I particularly enjoyed Uhlberg's descriptions of the different ways that way his parents and their friends communicated with signs, all of which was completely new to me. The scene below takes place at an outing at the beach in the special area where the deaf visitors would congregate.

    I was intrigued even then by the wild diversity of language on display, the different styles reflecting a wide variety of personalities and geographic origins, as well as differences between the sexes. The men tended to sign more aggressively, more assertively than the women. The outgoing personalities signed expansively, while the shy tended to make smaller, more guarded signs. Some were so reserved that they made only the most tentative gestures in the air, constipated strings of small, stunted signs. Some signed with abandon, even boisterously, while others signed demurely. Some signed loudly, some softly. Some signed with comic exaggerations, while the signing of others was more controlled, more thoughtful. A couple who had moved to the Bronx from a small town in Georgia signed with an accent I didn't recognize. My father told me they signed with a drawl, and it was true that their signs did seem to flow from their hands like syrup, thick and slow.


I found these descriptions of sign language fascinating and really loved the idea that an accent exerts itself even in hand gestures.

Hands of my Father is a wonderful memoir in which Uhlberg's pays tribute to his parents, their struggles and their successes. I came away from the book awed by the
Uhlbergs' strength of spirit and wishing that I could have had the chance to meet them myself but glad that I at least got to know them a little through the book.

5 comments:

The excerpts you posted are simply amazing. I neve realized that signing could have a discernible accent or thought about how one's personality can be revealed.

Wow, this looks fascinating. One of the kids in a family that's friends with my family is deaf, so I grew up with a little bit of signing around me. We all went to the Mass that had the signer, so I know tons of religious signs and very few real-life signs. :p

Stephanie: I had a hard time limiting myself to only these two excerpts since there were so many others that I wanted to include. This was a great book.

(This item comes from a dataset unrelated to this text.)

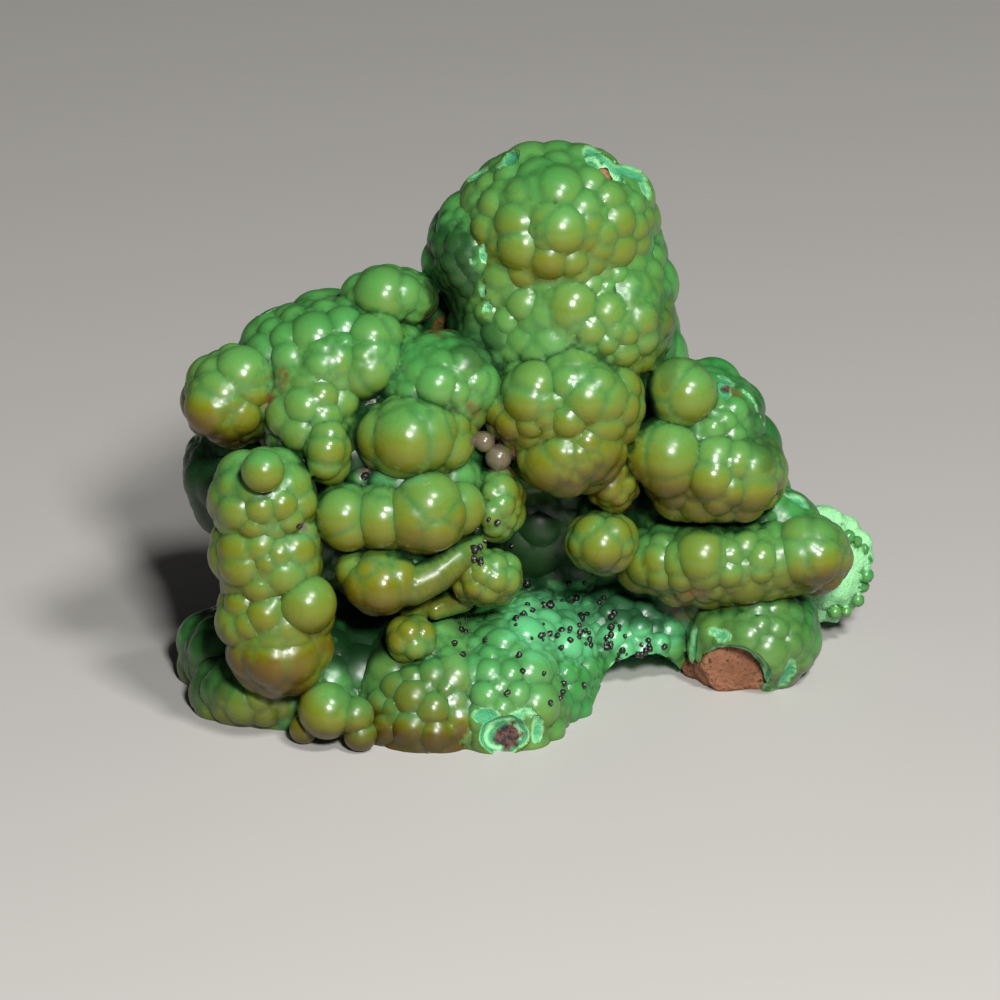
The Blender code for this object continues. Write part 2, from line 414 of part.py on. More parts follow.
def new_object(name, shape, collection):
    """Make an object from a bmesh and free the bmesh."""
    mesh = bpy.data.meshes.new(name)
    shape.to_mesh(mesh)
    shape.free()
    item = bpy.data.objects.new(name, mesh)
    collection.objects.link(item)
    return item


def make_cutter(item):
    """Mark an object as a cutter that is neither drawn nor built."""
    item.hide_render = True
    item.display_type = 'WIRE'


def evaluated_mesh(item, name):
    """Return a new mesh with the object's modifiers applied."""
    bpy.context.view_layer.update()
    graph = bpy.context.evaluated_depsgraph_get()
    return bpy.data.meshes.new_from_object(item.evaluated_get(graph), depsgraph=graph)


def apply_modifiers(item):
    """Replace the object's mesh by its evaluated one."""
    fused = evaluated_mesh(item, item.name)
    item.modifiers.clear()
    item.data = fused


def fuse_and_thin(item, voxel, triangles):
    """Fuse overlapping balls into one skin, then thin it to a triangle count."""
    remesh = item.modifiers.new("fuse", 'REMESH')
    remesh.mode = 'VOXEL'
    remesh.voxel_size = voxel * MM
    apply_modifiers(item)
    keep_largest_body(item)
    item.data.calc_loop_triangles()
    thin = item.modifiers.new("thin", 'DECIMATE')
    thin.use_collapse_triangulate = True
    thin.ratio = min(1.0, triangles / len(item.data.loop_triangles))
    apply_modifiers(item)


def keep_largest_body(item):
    """Delete every loose part of a mesh but the one with the most faces."""
    shape = bmesh.new()
    shape.from_mesh(item.data)
    unseen = set(shape.faces)
    bodies = []
    while unseen:
        start = unseen.pop()
        body = [start]
        queue = [start]
        while queue:
            face = queue.pop()
            for edge in face.edges:
                for neighbour in edge.link_faces:
                    if neighbour in unseen:
                        unseen.remove(neighbour)
                        body.append(neighbour)
                        queue.append(neighbour)
        bodies.append(body)
    bodies.sort(key=len, reverse=True)
    loose = [face for body in bodies[1:] for face in body]
    if loose:
        bmesh.ops.delete(shape, geom=loose, context='FACES')
    shape.to_mesh(item.data)
    shape.free()


def rough(point, size, seed):
    """Return a smooth pseudo-random value in about -1..1 at a point in millimetres."""
    return noise.noise(Vector(point) / size + Vector((seed * 7.3, seed * 3.1, seed * 5.7)))


def roughen(item, amount, size, seed):
    """Push a mesh in and out along its normals by a smooth random amount."""
    for vertex in item.data.vertices:
        push = rough(vertex.co / MM, size, seed) + 0.5 * rough(vertex.co / MM, size * 0.4, seed)
        vertex.co += vertex.normal * (push * amount * MM)


def back_break_depth(right, high):
    """Return how far behind the front foot the crust is broken off."""
    wing = smooth_step(WING_INNER, WING_OUTER, right) * smooth_step(WING_TOP, WING_SHOULDER, high)
    top = smooth_step(TOWER_LOW, TOWER_HIGH, high)
    return BACK_BREAK + WING_REACH * wing - TOWER_SETBACK * top


def smooth_step(low, high, value):
    """Return 0 before low and 1 past high, with a smooth rise between."""
    share = min(1.0, max(0.0, (value - low) / (high - low)))
    return share * share * (3.0 - 2.0 * share)


def back_break_cutter(name, further, collection):
    """Make the block behind a broken back, further behind than the crust's, rough in front."""
    shape = bmesh.new()
    steps = int(2 * REACH / BREAK_STEP)
    bmesh.ops.create_grid(shape, x_segments=steps, y_segments=steps, size=REACH * MM)
    bmesh.ops.triangulate(shape, faces=shape.faces[:])
    front = shape.faces[:]
    extruded = bmesh.ops.extrude_face_region(shape, geom=front)
    far = [item for item in extruded["geom"] if isinstance(item, bmesh.types.BMVert)]
    far_set = set(far)
    for vertex in shape.verts:
        right = vertex.co.x / MM
        high = vertex.co.y / MM + BREAK_MIDDLE
        depth = back_break_depth(right, high) + further
        coarse = rough((right, depth, high), BREAK_GRAIN, 1)
        fine = FINE_BREAK_SHARE * rough((right, depth, high), FINE_BREAK_GRAIN, 2)
        depth += BREAK_ROUGHNESS * (coarse + fine)
        if vertex in far_set:
            depth = FAR_SIDE
        vertex.co = upright((right, depth, high)) * MM
    bmesh.ops.recalc_face_normals(shape, faces=shape.faces[:])
    cutter = new_object(name, shape, collection)
    make_cutter(cutter)
    return cutter


def hollow_cutter(name, centre, radii, collection):
    """Make a rough ellipsoid that cuts an open hollow."""
    bodies = [(upright(centre), radii, LEVEL)]
    cutter = joined_balls("cut " + name, bodies, BALL_SUBDIVISIONS, collection)
    roughen(cutter, HOLLOW_ROUGHNESS, HOLLOW_GRAIN, 4)
    make_cutter(cutter)
    return cutter


def floor_cutter(collection):
    """Make the block under the flat that the specimen rests on."""
    shape = bmesh.new()
    bmesh.ops.create_cube(shape, size=2 * REACH * MM)
    bmesh.ops.translate(shape, verts=shape.verts[:], vec=(0.0, 0.0, -REACH * MM))
    cutter = new_object("cut floor", shape, collection)
    make_cutter(cutter)
    return cutter


def cut(item, cutter):
    """Cut one object by another with an exact Boolean."""
    boolean = item.modifiers.new(cutter.name, 'BOOLEAN')
    boolean.operation = 'DIFFERENCE'
    boolean.solver = 'EXACT'
    boolean.object = cutter


def material(name, colour, roughness):
    """Make a plain Principled material."""
    finish = bpy.data.materials.new(name)
    finish.use_nodes = True
    shader = finish.node_tree.nodes["Principled BSDF"]
    shader.inputs["Base Color"].default_value = colour
    shader.inputs["Roughness"].default_value = roughness
    shader.inputs["Metallic"].default_value = 0.0
    return finish


def build_rock(collection, cutters, floor):
    """Build the red-brown rock that the crust grew on."""
    bodies = [(upright(centre), radii, LEVEL) for _, centre, radii in ROCK_MASSES]
    rock = joined_balls("matrix_rock", bodies, ROCK_SUBDIVISIONS, collection)
    remesh = rock.modifiers.new("fuse", 'REMESH')
    remesh.mode = 'VOXEL'
    remesh.voxel_size = ROCK_VOXEL * MM
    apply_modifiers(rock)
    roughen(rock, ROCK_ROUGHNESS, ROCK_GRAIN, 5)
    fuse_and_thin(rock, ROCK_VOXEL, ROCK_TRIANGLES)
    seam = bpy.data.objects.new("cut rock seam", rock.data.copy())
    cutters.objects.link(seam)
    for vertex in seam.data.vertices:
        vertex.co += vertex.normal * (ROCK_GAP * MM)
    make_cutter(seam)
    cut(rock, back_break_cutter("cut rock back", ROCK_STANDS_OUT, cutters))
    cut(rock, floor)
    rock.data.materials.append(material("ironstone", ROCK_BROWN, 0.9))
    return rock, seam


def build_crust(collection, cutters, floor, rock_seam):
    """Build the grown malachite crust and break it where the real one is broken."""
    balls, bodies = crust_balls()
    bodies += [(centre, (radius, radius, radius), LEVEL) for centre, radius in balls]
    crust = joined_balls("malachite_crust", bodies, BALL_SUBDIVISIONS, collection)
    fuse_and_thin(crust, CRUST_VOXEL, CRUST_TRIANGLES)
    cut(crust, back_break_cutter("cut crust back", 0.0, cutters))
    for name, centre, radii in HOLLOWS:
        cut(crust, hollow_cutter(name, centre, radii, cutters))
    cut(crust, rock_seam)
    cut(crust, floor)
    crust.data.materials.append(material("malachite", MALACHITE_GREEN, 0.25))
    return crust


def build():
    """Build the specimen's two solids and group their cutters apart."""
    clear_scene()
    specimen = bpy.data.collections.new("malachite_specimen")
    cutters = bpy.data.collections.new("cutters")
    bpy.context.scene.collection.children.link(specimen)
    bpy.context.scene.collection.children.link(cutters)
    floor = floor_cutter(cutters)
    _, rock_seam = build_rock(specimen, cutters, floor)
    build_crust(specimen, cutters, floor, rock_seam)


build()
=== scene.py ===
"""Botryoidal malachite specimen, dressed: the grown crust with its lumps, breaks and stains,
the ironstone behind it and the fine dark grains that lie on it, on a pale studio floor.

Shapes are charted in millimetres. The face of the specimen leans back by FACE_TILT: "across"
runs to the right, "up" runs up the leaning face, "behind" is the level distance back from the
front foot. Meshes are in metres, +Z up, with the origin under the middle of the specimen.
"""

import logging
import math
from dataclasses import dataclass, field, replace
from enum import Enum
from typing import Callable, Iterable, Sequence

import bpy
import numpy as np
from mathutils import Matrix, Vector


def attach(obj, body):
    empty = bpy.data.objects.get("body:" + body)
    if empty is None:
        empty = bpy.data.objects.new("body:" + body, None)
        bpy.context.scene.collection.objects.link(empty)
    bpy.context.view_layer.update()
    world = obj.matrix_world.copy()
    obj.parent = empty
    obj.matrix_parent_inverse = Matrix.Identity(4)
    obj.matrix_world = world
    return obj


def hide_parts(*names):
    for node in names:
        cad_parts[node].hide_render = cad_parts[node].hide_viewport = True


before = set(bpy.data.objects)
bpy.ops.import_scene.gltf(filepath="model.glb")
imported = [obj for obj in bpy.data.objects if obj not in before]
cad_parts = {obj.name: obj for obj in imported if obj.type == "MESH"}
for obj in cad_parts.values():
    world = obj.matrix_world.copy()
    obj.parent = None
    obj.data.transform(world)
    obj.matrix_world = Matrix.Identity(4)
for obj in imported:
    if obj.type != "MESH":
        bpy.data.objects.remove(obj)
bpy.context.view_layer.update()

MM = 0.001
BODY = "root"
FACE_TILT = math.radians(22.0)
ORIGIN_SHIFT = np.array((0.0, -27.0, 0.0))
TINY = 1e-6                             # keeps a division clear of zero

Pair = tuple[float, float]
Triple = tuple[float, float, float]
Colour = tuple[float, float, float, float]
Grid = np.ndarray
Ball = tuple[Grid, float]
Gap = Callable[[Grid], Grid]
Socket = bpy.types.NodeSocket
log = logging.getLogger("malachite")


@dataclass(frozen=True)
class Lobe:
    """One swelling of the crust, an ellipsoid that carries lumps.

    A leaning lobe's centre is (across, up, behind) and its radii (across, up, out). An upright
    one's centre is (right, back, high). "stand" is how far its lumps stand out, in lump radii,
    and "fill" the usual radius of the lumps that cover what the chart leaves bare. Each charted
    lump is (across, up, radius of its visible cell).
    """

    name: str
    centre: Triple
    radii: Triple
    stand: float
    fill: float
    lumps: tuple[Triple, ...] = ()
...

Jenny: You know, one of the things about this story that particularly saddened me was the fact that Uhlberg had no concept of religion even though his father was an orthodox Jew because his father barely communicated with him, so it's interesting that you mention religious sign language.

Nice review, it does sound like a good book. Not that big on memoirs myself, I guess I always did love the fantastic too much

Memoirs, when direct and honest, give us an intimate moment, a glimpse of history from a unique perspective. Perhaps it's only a small peek, subtle. Still, it can be memorable. As an historian, I find first person narratives intriguing and stirring.